Set the match threshold at 70% of the maximum composite weight starting from zero as the neutral value. Using the weight range samples in Table 17, this would be 70% of 38, or 26.6. Set the duplicate threshold near the neutral value (that is, the value in the center of the maximum and minimum weight range). The value could be set between 10% of the maximum weight and 10% of the minimum weight. Using the samples above, this would be between 3.8 (10% of 38) and -3.6 (10% of -36).

Fine-tuning the Thresholds

Achieving the correct thresholds for your implementation is an iterative process. First, using the initial thresholds described earlier, process the data extracts into the master index database. Then analyze the resulting assumed match and potential duplicates, paying close attention to the assumed match records with matching weights close to the match threshold, to potential duplicate records close to either threshold, and to non-matches near the duplicate threshold.

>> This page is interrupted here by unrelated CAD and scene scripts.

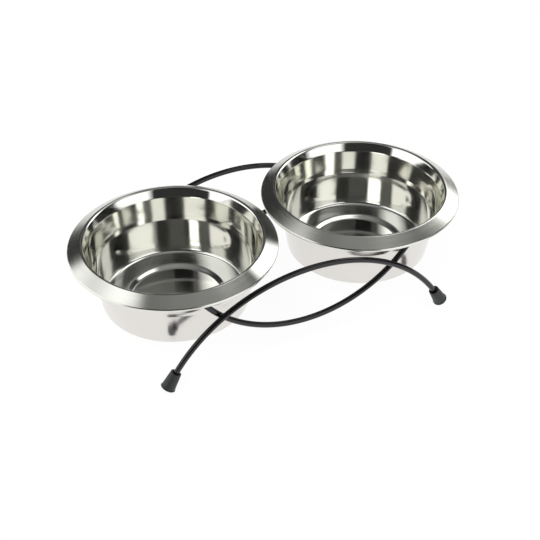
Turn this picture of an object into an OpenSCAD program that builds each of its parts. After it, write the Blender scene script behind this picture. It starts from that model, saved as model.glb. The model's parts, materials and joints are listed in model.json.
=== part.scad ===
// A raised double pet bowl: two drawn steel bowls that hang by their flanges
// in wire rings, on a stand of bent and welded round wire with rubber feet.
// Millimetres, +Z up, +X along the two bowls. The origin is on the ground,
// midway between the bowls, and -Y is the front.

/* [Bowl rim] */
// Outer diameter of the sloping flange
flange_d = 160; // [150:1:180]
// Width of the flange, seen from above, from its edge to the crest
flange_w = 10; // [8:0.5:12]
// How far in from the crest the flared mouth starts
roll_w = 1.8; // [1.8:0.1:3]
// Radius of the roll that turns the mouth over to the crest
roll_r = 2; // [1.4:0.1:2]
// How far the flange falls from the crest to its edge
flange_drop = 5.6; // [3:0.1:7]
// Height of the turned-down lip at the flange's edge
lip_h = 1.6; // [1:0.1:4]

/* [Bowl body] */
// How far the flared mouth narrows
flare_w = 2.8; // [1.5:0.1:4]
// Height of the flared mouth
flare_h = 7.2; // [5:0.2:9]
// How far the upper wall narrows from the mouth down to the step
upper_w = 3; // [1.5:0.1:4]
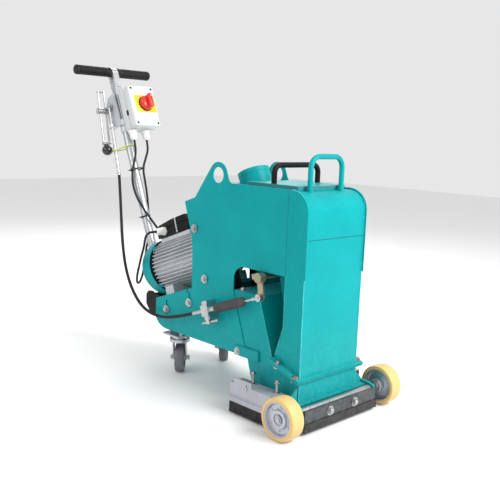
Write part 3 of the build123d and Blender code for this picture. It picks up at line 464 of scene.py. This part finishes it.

If you find that most or all of the assumed matches at the low end of the match range are not actually duplicate records, raise the match threshold accordingly. If, on the other hand, you find several potential duplicates at the high end of the duplicate range that are actual matches, decrease the match threshold accordingly. If you find that most or all of the potential duplicate records in the low end of the duplicate range should not be considered duplicate matches, consider raising the duplicate threshold. Conversely, if you find several non-matches with weight near the duplicate threshold that should be considered potential duplicates, lower the duplicate threshold.

Repeat the process of loading and analyzing data and adjusting the thresholds until you are satisfied with the results.